What is required – Each entry that follows must be output without any deviation.

=== Stored rows ===

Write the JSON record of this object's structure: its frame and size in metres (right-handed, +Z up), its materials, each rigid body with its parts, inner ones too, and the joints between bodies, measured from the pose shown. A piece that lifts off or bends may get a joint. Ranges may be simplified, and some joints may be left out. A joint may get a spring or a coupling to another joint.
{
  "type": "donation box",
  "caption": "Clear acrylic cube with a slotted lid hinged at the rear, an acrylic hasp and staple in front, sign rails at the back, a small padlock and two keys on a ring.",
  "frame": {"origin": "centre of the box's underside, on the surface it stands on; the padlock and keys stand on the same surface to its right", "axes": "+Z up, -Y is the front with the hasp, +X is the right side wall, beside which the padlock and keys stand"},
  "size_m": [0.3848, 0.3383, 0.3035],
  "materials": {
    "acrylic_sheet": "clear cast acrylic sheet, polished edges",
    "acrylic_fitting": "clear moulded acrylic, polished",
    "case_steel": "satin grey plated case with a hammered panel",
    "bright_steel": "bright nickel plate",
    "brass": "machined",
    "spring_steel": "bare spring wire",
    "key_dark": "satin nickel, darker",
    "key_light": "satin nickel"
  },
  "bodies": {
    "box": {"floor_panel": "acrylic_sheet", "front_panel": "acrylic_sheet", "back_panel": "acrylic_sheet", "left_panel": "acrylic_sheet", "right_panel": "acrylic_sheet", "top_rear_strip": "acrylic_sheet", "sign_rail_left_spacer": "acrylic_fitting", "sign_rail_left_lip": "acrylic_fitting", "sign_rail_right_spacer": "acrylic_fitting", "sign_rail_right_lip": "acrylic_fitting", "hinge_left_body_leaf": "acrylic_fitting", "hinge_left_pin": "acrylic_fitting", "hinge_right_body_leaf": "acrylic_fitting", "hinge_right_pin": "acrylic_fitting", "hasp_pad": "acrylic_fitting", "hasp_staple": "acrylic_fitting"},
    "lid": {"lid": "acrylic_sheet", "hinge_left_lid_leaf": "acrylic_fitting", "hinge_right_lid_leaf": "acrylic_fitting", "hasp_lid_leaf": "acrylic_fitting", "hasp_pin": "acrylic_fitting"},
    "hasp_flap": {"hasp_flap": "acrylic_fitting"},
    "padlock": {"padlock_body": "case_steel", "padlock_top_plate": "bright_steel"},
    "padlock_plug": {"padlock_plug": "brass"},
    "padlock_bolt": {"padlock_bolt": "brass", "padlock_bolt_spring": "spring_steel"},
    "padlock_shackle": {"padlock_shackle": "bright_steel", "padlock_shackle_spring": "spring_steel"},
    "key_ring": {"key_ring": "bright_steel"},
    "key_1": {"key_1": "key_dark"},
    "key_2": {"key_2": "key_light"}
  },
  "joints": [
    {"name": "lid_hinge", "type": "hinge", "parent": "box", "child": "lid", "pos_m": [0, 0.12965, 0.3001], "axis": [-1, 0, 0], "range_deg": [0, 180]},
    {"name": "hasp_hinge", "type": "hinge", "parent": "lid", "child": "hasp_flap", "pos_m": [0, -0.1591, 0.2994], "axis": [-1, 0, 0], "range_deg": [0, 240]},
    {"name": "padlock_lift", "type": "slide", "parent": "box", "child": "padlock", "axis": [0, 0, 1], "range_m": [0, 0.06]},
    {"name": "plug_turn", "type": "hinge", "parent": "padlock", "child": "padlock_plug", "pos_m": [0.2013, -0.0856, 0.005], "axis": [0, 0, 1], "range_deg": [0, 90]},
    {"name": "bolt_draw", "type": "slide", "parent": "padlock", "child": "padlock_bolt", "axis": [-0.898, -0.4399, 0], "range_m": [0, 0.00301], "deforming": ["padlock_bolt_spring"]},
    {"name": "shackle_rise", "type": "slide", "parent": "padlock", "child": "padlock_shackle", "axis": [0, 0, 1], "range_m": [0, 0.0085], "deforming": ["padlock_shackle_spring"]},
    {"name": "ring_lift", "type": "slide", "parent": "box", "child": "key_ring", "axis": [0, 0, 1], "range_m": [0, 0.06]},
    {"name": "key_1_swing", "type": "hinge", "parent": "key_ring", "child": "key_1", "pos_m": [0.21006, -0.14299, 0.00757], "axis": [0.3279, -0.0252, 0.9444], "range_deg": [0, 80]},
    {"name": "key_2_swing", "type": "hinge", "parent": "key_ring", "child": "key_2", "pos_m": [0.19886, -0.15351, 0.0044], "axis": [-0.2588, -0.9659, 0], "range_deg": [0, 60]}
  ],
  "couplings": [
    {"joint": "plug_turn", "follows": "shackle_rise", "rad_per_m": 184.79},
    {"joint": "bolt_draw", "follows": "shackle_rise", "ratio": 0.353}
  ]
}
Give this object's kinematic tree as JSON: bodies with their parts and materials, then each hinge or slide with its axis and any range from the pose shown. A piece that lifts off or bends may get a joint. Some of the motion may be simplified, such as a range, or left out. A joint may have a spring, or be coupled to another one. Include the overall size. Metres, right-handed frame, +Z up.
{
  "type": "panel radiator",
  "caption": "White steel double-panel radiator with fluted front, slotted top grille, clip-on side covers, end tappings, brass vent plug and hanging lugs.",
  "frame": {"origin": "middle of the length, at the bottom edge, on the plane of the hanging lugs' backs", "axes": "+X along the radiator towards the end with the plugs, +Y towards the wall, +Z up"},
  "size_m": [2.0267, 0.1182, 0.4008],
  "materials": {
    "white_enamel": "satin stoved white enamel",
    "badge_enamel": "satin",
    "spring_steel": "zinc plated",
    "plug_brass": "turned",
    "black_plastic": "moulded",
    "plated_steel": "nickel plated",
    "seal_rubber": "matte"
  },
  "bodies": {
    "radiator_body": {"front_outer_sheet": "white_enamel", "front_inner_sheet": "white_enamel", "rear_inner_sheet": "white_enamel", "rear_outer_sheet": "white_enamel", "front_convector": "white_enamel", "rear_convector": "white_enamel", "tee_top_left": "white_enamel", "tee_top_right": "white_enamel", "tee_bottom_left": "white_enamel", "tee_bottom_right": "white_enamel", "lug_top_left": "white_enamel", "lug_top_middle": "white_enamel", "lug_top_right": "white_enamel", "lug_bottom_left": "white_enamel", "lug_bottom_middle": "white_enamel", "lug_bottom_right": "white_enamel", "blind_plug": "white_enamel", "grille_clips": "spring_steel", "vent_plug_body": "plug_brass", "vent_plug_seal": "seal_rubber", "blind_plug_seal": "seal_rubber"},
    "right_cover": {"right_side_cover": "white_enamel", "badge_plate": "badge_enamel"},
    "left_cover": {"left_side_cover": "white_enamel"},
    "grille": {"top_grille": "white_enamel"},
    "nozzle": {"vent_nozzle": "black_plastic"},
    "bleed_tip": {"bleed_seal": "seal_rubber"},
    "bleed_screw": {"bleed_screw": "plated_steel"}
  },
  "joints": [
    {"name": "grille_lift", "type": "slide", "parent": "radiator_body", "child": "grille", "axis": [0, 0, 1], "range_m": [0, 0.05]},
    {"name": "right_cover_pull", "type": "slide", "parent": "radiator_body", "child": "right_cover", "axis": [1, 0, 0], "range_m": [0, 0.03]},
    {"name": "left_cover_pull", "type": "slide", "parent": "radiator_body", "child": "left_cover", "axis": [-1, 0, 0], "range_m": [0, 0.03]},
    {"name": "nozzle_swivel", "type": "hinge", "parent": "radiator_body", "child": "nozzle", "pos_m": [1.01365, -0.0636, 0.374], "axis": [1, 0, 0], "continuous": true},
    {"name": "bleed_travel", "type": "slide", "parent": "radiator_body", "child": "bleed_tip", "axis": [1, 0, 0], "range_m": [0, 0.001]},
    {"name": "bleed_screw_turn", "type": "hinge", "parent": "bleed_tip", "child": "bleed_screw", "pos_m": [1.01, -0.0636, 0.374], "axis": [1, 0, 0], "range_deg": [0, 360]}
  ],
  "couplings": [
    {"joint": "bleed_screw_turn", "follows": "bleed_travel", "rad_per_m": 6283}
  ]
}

===

Answer to this exercise –
Write the JSON record of this object's structure: its frame and size in metres (right-handed, +Z up), its materials, each rigid body with its parts, inner ones too, and the joints between bodies, measured from the pose shown. A piece that lifts off or bends may get a joint. Ranges may be simplified, and some joints may be left out. A joint may get a spring or a coupling to another joint.
{
  "type": "donation box",
  "caption": "Clear acrylic cube with a slotted lid hinged at the rear, an acrylic hasp and staple in front, sign rails at the back, a small padlock and two keys on a ring.",
  "frame": {"origin": "centre of the box's underside, on the surface it stands on; the padlock and keys stand on the same surface to its right", "axes": "+Z up, -Y is the front with the hasp, +X is the right side wall, beside which the padlock and keys stand"},
  "size_m": [0.3848, 0.3383, 0.3035],
  "materials": {
    "acrylic_sheet": "clear cast acrylic sheet, polished edges",
    "acrylic_fitting": "clear moulded acrylic, polished",
    "case_steel": "satin grey plated case with a hammered panel",
    "bright_steel": "bright nickel plate",
    "brass": "machined",
    "spring_steel": "bare spring wire",
    "key_dark": "satin nickel, darker",
    "key_light": "satin nickel"
  },
  "bodies": {
    "box": {"floor_panel": "acrylic_sheet", "front_panel": "acrylic_sheet", "back_panel": "acrylic_sheet", "left_panel": "acrylic_sheet", "right_panel": "acrylic_sheet", "top_rear_strip": "acrylic_sheet", "sign_rail_left_spacer": "acrylic_fitting", "sign_rail_left_lip": "acrylic_fitting", "sign_rail_right_spacer": "acrylic_fitting", "sign_rail_right_lip": "acrylic_fitting", "hinge_left_body_leaf": "acrylic_fitting", "hinge_left_pin": "acrylic_fitting", "hinge_right_body_leaf": "acrylic_fitting", "hinge_right_pin": "acrylic_fitting", "hasp_pad": "acrylic_fitting", "hasp_staple": "acrylic_fitting"},
    "lid": {"lid": "acrylic_sheet", "hinge_left_lid_leaf": "acrylic_fitting", "hinge_right_lid_leaf": "acrylic_fitting", "hasp_lid_leaf": "acrylic_fitting", "hasp_pin": "acrylic_fitting"},
    "hasp_flap": {"hasp_flap": "acrylic_fitting"},
    "padlock": {"padlock_body": "case_steel", "padlock_top_plate": "bright_steel"},
    "padlock_plug": {"padlock_plug": "brass"},
    "padlock_bolt": {"padlock_bolt": "brass", "padlock_bolt_spring": "spring_steel"},
    "padlock_shackle": {"padlock_shackle": "bright_steel", "padlock_shackle_spring": "spring_steel"},
    "key_ring": {"key_ring": "bright_steel"},
    "key_1": {"key_1": "key_dark"},
    "key_2": {"key_2": "key_light"}
  },
  "joints": [
    {"name": "lid_hinge", "type": "hinge", "parent": "box", "child": "lid", "pos_m": [0, 0.12965, 0.3001], "axis": [-1, 0, 0], "range_deg": [0, 180]},
    {"name": "hasp_hinge", "type": "hinge", "parent": "lid", "child": "hasp_flap", "pos_m": [0, -0.1591, 0.2994], "axis": [-1, 0, 0], "range_deg": [0, 240]},
    {"name": "padlock_lift", "type": "slide", "parent": "box", "child": "padlock", "axis": [0, 0, 1], "range_m": [0, 0.06]},
    {"name": "plug_turn", "type": "hinge", "parent": "padlock", "child": "padlock_plug", "pos_m": [0.2013, -0.0856, 0.005], "axis": [0, 0, 1], "range_deg": [0, 90]},
    {"name": "bolt_draw", "type": "slide", "parent": "padlock", "child": "padlock_bolt", "axis": [-0.898, -0.4399, 0], "range_m": [0, 0.00301], "deforming": ["padlock_bolt_spring"]},
    {"name": "shackle_rise", "type": "slide", "parent": "padlock", "child": "padlock_shackle", "axis": [0, 0, 1], "range_m": [0, 0.0085], "deforming": ["padlock_shackle_spring"]},
    {"name": "ring_lift", "type": "slide", "parent": "box", "child": "key_ring", "axis": [0, 0, 1], "range_m": [0, 0.06]},
    {"name": "key_1_swing", "type": "hinge", "parent": "key_ring", "child": "key_1", "pos_m": [0.21006, -0.14299, 0.00757], "axis": [0.3279, -0.0252, 0.9444], "range_deg": [0, 80]},
    {"name": "key_2_swing", "type": "hinge", "parent": "key_ring", "child": "key_2", "pos_m": [0.19886, -0.15351, 0.0044], "axis": [-0.2588, -0.9659, 0], "range_deg": [0, 60]}
  ],
  "couplings": [
    {"joint": "plug_turn", "follows": "shackle_rise", "rad_per_m": 184.79},
    {"joint": "bolt_draw", "follows": "shackle_rise", "ratio": 0.353}
  ]
}
Give this object's kinematic tree as JSON: bodies with their parts and materials, then each hinge or slide with its axis and any range from the pose shown. A piece that lifts off or bends may get a joint. Some of the motion may be simplified, such as a range, or left out. A joint may have a spring, or be coupled to another one. Include the overall size. Metres, right-handed frame, +Z up.
{
  "type": "panel radiator",
  "caption": "White steel double-panel radiator with fluted front, slotted top grille, clip-on side covers, end tappings, brass vent plug and hanging lugs.",
  "frame": {"origin": "middle of the length, at the bottom edge, on the plane of the hanging lugs' backs", "axes": "+X along the radiator towards the end with the plugs, +Y towards the wall, +Z up"},
  "size_m": [2.0267, 0.1182, 0.4008],
  "materials": {
    "white_enamel": "satin stoved white enamel",
    "badge_enamel": "satin",
    "spring_steel": "zinc plated",
    "plug_brass": "turned",
    "black_plastic": "moulded",
    "plated_steel": "nickel plated",
    "seal_rubber": "matte"
  },
  "bodies": {
    "radiator_body": {"front_outer_sheet": "white_enamel", "front_inner_sheet": "white_enamel", "rear_inner_sheet": "white_enamel", "rear_outer_sheet": "white_enamel", "front_convector": "white_enamel", "rear_convector": "white_enamel", "tee_top_left": "white_enamel", "tee_top_right": "white_enamel", "tee_bottom_left": "white_enamel", "tee_bottom_right": "white_enamel", "lug_top_left": "white_enamel", "lug_top_middle": "white_enamel", "lug_top_right": "white_enamel", "lug_bottom_left": "white_enamel", "lug_bottom_middle": "white_enamel", "lug_bottom_right": "white_enamel", "blind_plug": "white_enamel", "grille_clips": "spring_steel", "vent_plug_body": "plug_brass", "vent_plug_seal": "seal_rubber", "blind_plug_seal": "seal_rubber"},
    "right_cover": {"right_side_cover": "white_enamel", "badge_plate": "badge_enamel"},
    "left_cover": {"left_side_cover": "white_enamel"},
    "grille": {"top_grille": "white_enamel"},
    "nozzle": {"vent_nozzle": "black_plastic"},
    "bleed_tip": {"bleed_seal": "seal_rubber"},
    "bleed_screw": {"bleed_screw": "plated_steel"}
  },
  "joints": [
    {"name": "grille_lift", "type": "slide", "parent": "radiator_body", "child": "grille", "axis": [0, 0, 1], "range_m": [0, 0.05]},
    {"name": "right_cover_pull", "type": "slide", "parent": "radiator_body", "child": "right_cover", "axis": [1, 0, 0], "range_m": [0, 0.03]},
    {"name": "left_cover_pull", "type": "slide", "parent": "radiator_body", "child": "left_cover", "axis": [-1, 0, 0], "range_m": [0, 0.03]},
    {"name": "nozzle_swivel", "type": "hinge", "parent": "radiator_body", "child": "nozzle", "pos_m": [1.01365, -0.0636, 0.374], "axis": [1, 0, 0], "continuous": true},
    {"name": "bleed_travel", "type": "slide", "parent": "radiator_body", "child": "bleed_tip", "axis": [1, 0, 0], "range_m": [0, 0.001]},
    {"name": "bleed_screw_turn", "type": "hinge", "parent": "bleed_tip", "child": "bleed_screw", "pos_m": [1.01, -0.0636, 0.374], "axis": [1, 0, 0], "range_deg": [0, 360]}
  ],
  "couplings": [
    {"joint": "bleed_screw_turn", "follows": "bleed_travel", "rad_per_m": 6283}
  ]
}